> _Data provided_

>>>

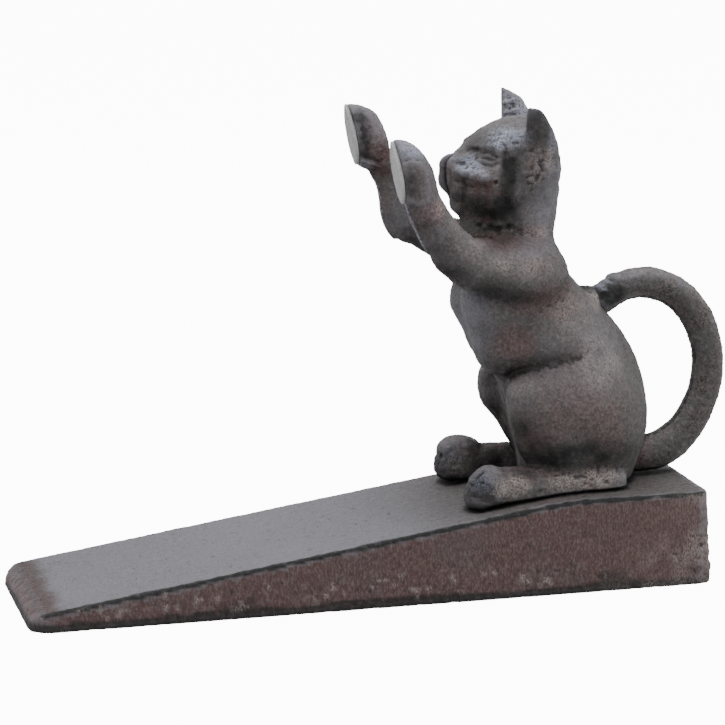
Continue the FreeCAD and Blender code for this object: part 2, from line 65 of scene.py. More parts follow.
HALF_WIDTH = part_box("wedge_base")[1][1] / MM
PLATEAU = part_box("wedge_base")[1][2] / MM
LEFT, RIGHT = -1, 1
# Where each piece's noise starts.
FIGURE_SEED = {LEFT: 10, RIGHT: 20}
TAIL_SEED, WEDGE_SEED, PAD_SEED = 30, 40, 50


# ---- distance fields
def length(*parts):
    return np.sqrt(sum(part * part for part in parts))


def union(a, b, blend):
    """The smooth union of two distances."""
    h = np.maximum(blend - np.abs(a - b), 0) / blend
    return np.minimum(a, b) - h * h * blend / 4


def overlap(a, b, blend):
    """The smooth intersection of two distances."""
    return -union(-a, -b, blend)


def ellipsoid(p, centre, radii, pitch=0.0, roll=0.0):
    """Pitch turns the ellipsoid nose-up about Y and roll about X, both in degrees."""
    x, y, z = (p[i] - centre[i] for i in range(3))
    if pitch:
        c, s = math.cos(math.radians(pitch)), math.sin(math.radians(pitch))
        x, z = x * c - z * s, x * s + z * c
    if roll:
        c, s = math.cos(math.radians(roll)), math.sin(math.radians(roll))
        y, z = y * c + z * s, -y * s + z * c
    far = length(x / radii[0], y / radii[1], z / radii[2])
    slope = length(x / radii[0] ** 2, y / radii[1] ** 2, z / radii[2] ** 2)
    return far * (far - 1) / np.maximum(slope, 1e-6)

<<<

> _Problem description_
Your task is to print the whole listing again exactly.

> _Output_
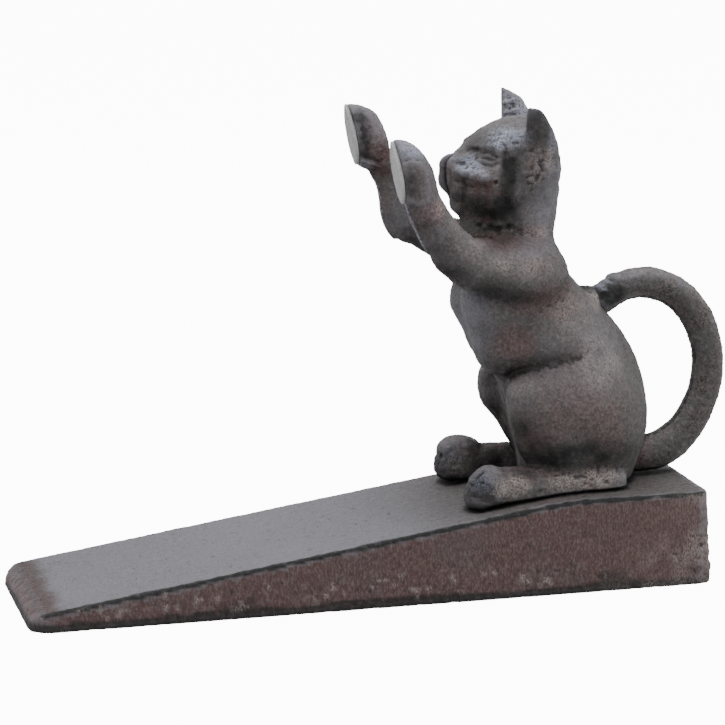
Continue the FreeCAD and Blender code for this object: part 2, from line 65 of scene.py. More parts follow.
HALF_WIDTH = part_box("wedge_base")[1][1] / MM
PLATEAU = part_box("wedge_base")[1][2] / MM
LEFT, RIGHT = -1, 1
# Where each piece's noise starts.
FIGURE_SEED = {LEFT: 10, RIGHT: 20}
TAIL_SEED, WEDGE_SEED, PAD_SEED = 30, 40, 50


# ---- distance fields
def length(*parts):
    return np.sqrt(sum(part * part for part in parts))


def union(a, b, blend):
    """The smooth union of two distances."""
    h = np.maximum(blend - np.abs(a - b), 0) / blend
    return np.minimum(a, b) - h * h * blend / 4


def overlap(a, b, blend):
    """The smooth intersection of two distances."""
    return -union(-a, -b, blend)


def ellipsoid(p, centre, radii, pitch=0.0, roll=0.0):
    """Pitch turns the ellipsoid nose-up about Y and roll about X, both in degrees."""
    x, y, z = (p[i] - centre[i] for i in range(3))
    if pitch:
        c, s = math.cos(math.radians(pitch)), math.sin(math.radians(pitch))
        x, z = x * c - z * s, x * s + z * c
    if roll:
        c, s = math.cos(math.radians(roll)), math.sin(math.radians(roll))
        y, z = y * c + z * s, -y * s + z * c
    far = length(x / radii[0], y / radii[1], z / radii[2])
    slope = length(x / radii[0] ** 2, y / radii[1] ** 2, z / radii[2] ** 2)
    return far * (far - 1) / np.maximum(slope, 1e-6)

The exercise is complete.